Login with email (old-style) works again now.
Also, most notably, cookie handling has been modified, so:
- Authentications can expire after a certain time period (e.g. 8 hours), or specifically from the server.
- Just because the authentication has expired doesn't mean we forget who you are. When refreshing your authentication, you only have to type password, not email or username. Also, [ad_conn untrusted_user_id] will still contain your user_id, even though [ad_conn user_id] says 0, so applications can decide to display non-sensitive personalized information.
- We keep the atuhentictaion level in [ad_conn auth_level], which can be 'none' (untrusted_user_id and user_id both 0), 'expired' (untrusted_user_id set, user_id 0), 'ok' (both untrusted_user_id and user_id set), or 'secure' (both untrusted_user_id and user_id set, authentictaion was over a secure connection, and the current connection is secure).
- We store information about the account_status in [ad_conn account_status], which will be 'ok' or 'closed'. If 'closed', then user_id will be 0. This is used to let people get to their workspace to update their profile and password, even if their accounts are closed. They're not considered logged in for other purposes.
- New API auth::require_login and auth::get_user_id lets you get the user_id given at least a certain auth_level or account_status.
User interface work
We're close to having cleaned up all the pages that OpenACS users and admins normally see. We're making sure they're templated, reasonably consistently designed, do not overload people with options they do not understand, and that all features displayed work.
We've rearranged things a bit, so that
- The front page no longer has a special file serving it.
- Instead a developer's admin page has been created, which has links to package manager, cache, automated testing, service contracts, and the API browser, plus all the stuff previously on the www/index page. Developer's admin has a link in the master template.
- The site-wide admin page also has a link in the master template, and has added links to set parameters and visit the pages and admin pages of installed services. It also features a new installer with a much simpler user interface with no confusing options, and no scary SQL output. If you want more flexibility, the old APM installer is still around from the developer's admin page.
Anonymous forums postings
We did this for Copenhagen University a while back, and I rolled it into the tree now. If you grant the appropriate privileges to user 0 (Unregistered Visitor), unregistered visitors are allowed to post. Moreover, registered users will see a checkbox that asks them if they want to post anonymously.
That's what I can think of ...
Project manager continues to evolve at a fast clip.
Tasks are now assignable, and I've begun work on "Processes", which allow you to create templates for a set of tasks.

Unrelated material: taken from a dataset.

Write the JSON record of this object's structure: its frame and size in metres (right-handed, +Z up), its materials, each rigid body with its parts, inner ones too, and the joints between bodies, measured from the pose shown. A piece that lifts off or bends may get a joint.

I've also almost completed edit-en-masse, so you can edit several tasks at a time.
My goal for the next few weeks is to add these things in:
notifications (by 9/1)
general comments (by 9/2)
categories for tasks and projects (by 9/3)
UI and general cleanup (until 9/8)
After that point, work on project manager will decline for several months, as I finish porting over my company's intranet to OpenACS.
I'm polishing off the calendar package and am now trying to make calendar-portlet run smoothly with the calendar package. I'll post a Call For Help a little later this week detailing where I need help.
State Of The Codebase
Daily files commited/touched in HEAD by all committers:
2003-09-09 :: 42
2003-09-10 :: 57
2003-09-11 :: 117
2003-09-12 :: 76
2003-09-13 :: 165
2003-09-14 :: 2
2003-09-15 :: 0
2003-09-16 :: 15
2003-09-17 :: 101
2003-09-18 :: 390
2003-09-19 :: 140
2003-09-20 :: 372
2003-09-21 :: 1
2003-09-22 :: 38
We currently have 231open bugs (down 55) and 37open patches (down 84)!
That is a very interesting development to the better in the debugging department if I may say so. It is also clear that much of the development effort is done for pay, as the middle of the week is where the effort was concentrated in the last two weeks.
Speaking of the codebase, then Peter Marklund reports that the translation server has been updated to the latest sources on CVS HEAD.
And finally, for those who may not yet have noticed, we have a new member of our community. Well, sort of at least. Earlier today Worker Bee was added to the openacs.org members list, and Lars Pind started to assign bugs to 'it'. Currently the list has 15 entries, but is growing as I write this. At least some of these bugs seem superficially simple to fix, and I suspect this is the idea. Bugs, that may be time consuming but not particularly hard, are assigned to Worker Bee, so that anyone can have a go at them. Comments, Lars?
We Danes, always eager to adapt to new trends and technologies, had a bit of fun earlier today, and still have in some places. In style with the best of american traditions we participated in a fairly large blackout of the electric grid, the largest in 20 years. Starting at 12:30PM local time (06:30EST) the electric power on the main islands of Sealand and Bornholm, together with most of the southern part of Sweden, went completely out. More than 1 1/5 million Danes (28% of the population) were affected, including all of the capitol of Copenhagen. However I'm happy to be able to report, that as of right now Collaboraid HQ seems back up in full gear.
You Scandinavians were a bit late again. We plagiated the blackout already a few weeks ago (during the 3000m steeples in Paris) here in Finland. Well, the duration was not the same (just about an hour), neither was the range (just about 1 Million affected), but then we didn't need the help of a storm to bring a few power plants down. A quick-and-dirty short-circuit (and an earthing switch forgot to on) was everything needed: http://www.helsinginenergia.fi/en/Power_cut.html
Goverance churns forward. The current TIP is
and we hope to have nominations this week.
Big news is that Sloan has graciously granted funding to the development and integration of WebDAV for the OpenACS. The announcement is here. The complete document with technical design details is here.
Also, Lars has established himself as the world's greatest human being by personally resolving 150+ bugs in the BT. We now have more closed bugs than open ones!
All of you people who have resolved bugs in the bug tracker will be getting notes from me soon to visit the BT and close those suckers.
We're also down to three unassigned bugs, which is really nice too.